The dry down reminds me slightly of a more subtle, more tastefully executed, fluid, harmonious, and fresh/natural relative of Tom Ford’s Black Orchid. The dry down is really complementary to the natural scent of skin. Out of all of the fragrances Ineke was kind enough to let me experience, this is by far my favorite.

A rare and inspired, self-sufficient dark beauty.

The Different Company Osmanthus

21 Feb

Osmanthus by The Different Company is the scent of the cumulative hum of fragrances as you are rushing through the perfume section of a department store. As you soar down the main aisle with only slight glances at counters and into luminous stalls, you can’t help but think, “This is what the air would smell like every day if I worked here.” /

Osmanthus is the fragrance held inside of the empty paper shopping bag stuffed with crisp tissue paper from the same department store.
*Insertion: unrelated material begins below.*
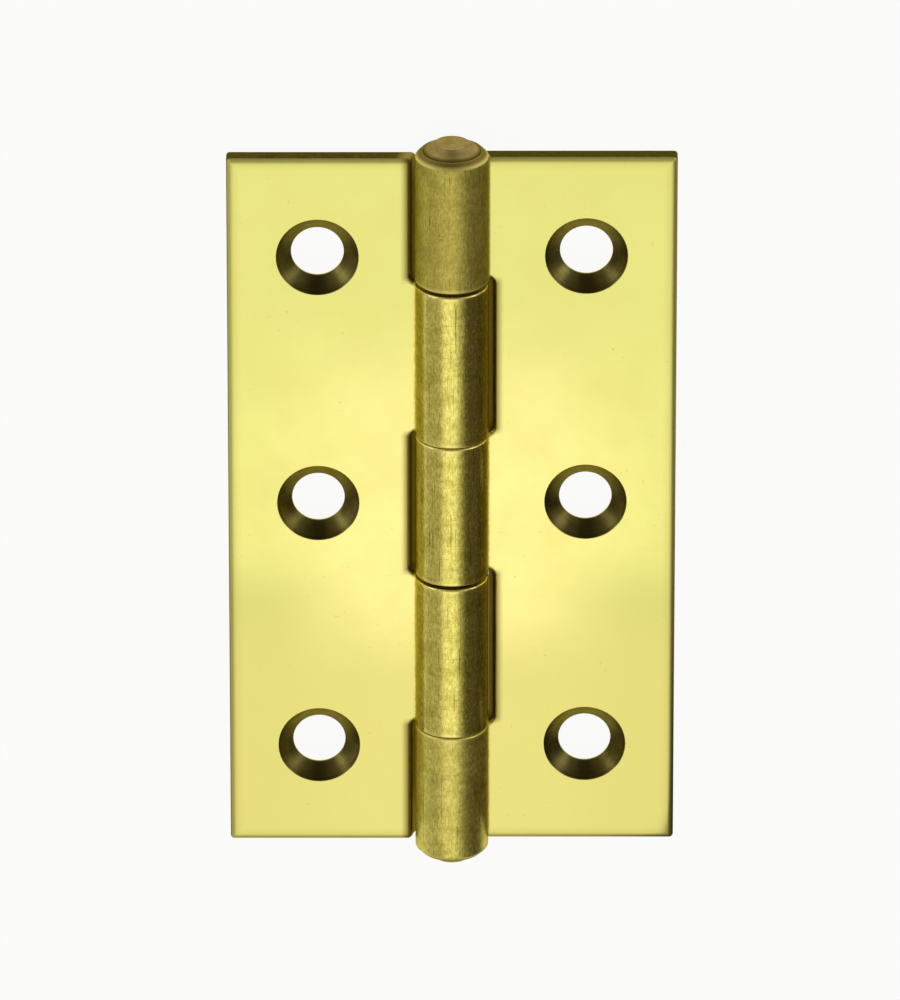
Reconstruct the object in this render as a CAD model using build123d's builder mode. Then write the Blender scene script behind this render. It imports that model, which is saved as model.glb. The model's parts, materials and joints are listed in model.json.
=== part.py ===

As you lift the paper out, the scent escapes and you smell flowers briefly, faintly, and it’s nice. You consider placing the tissue paper into your sock drawer, but decide the scent would never transfer. /

You are sitting in the darkness, waiting for the performance to begin. A woman is also sitting somewhere in the audience. You can’t see her and you aren’t moved enough to try, but you do think to yourself: someone is wearing perfume. /

The silhouettes of flowers are floating in the negative space inside of a coat still warm from a woman’s body. The coat is hanging at the entrance to an expensive restaurant. /

This fragrance is like saying, “mom” when you feel bad, even if you don’t actually want to see your mom.

Osmanthus is the essence of familiarity, but at a distinct distance. If you never want to get closer, it won’t insist.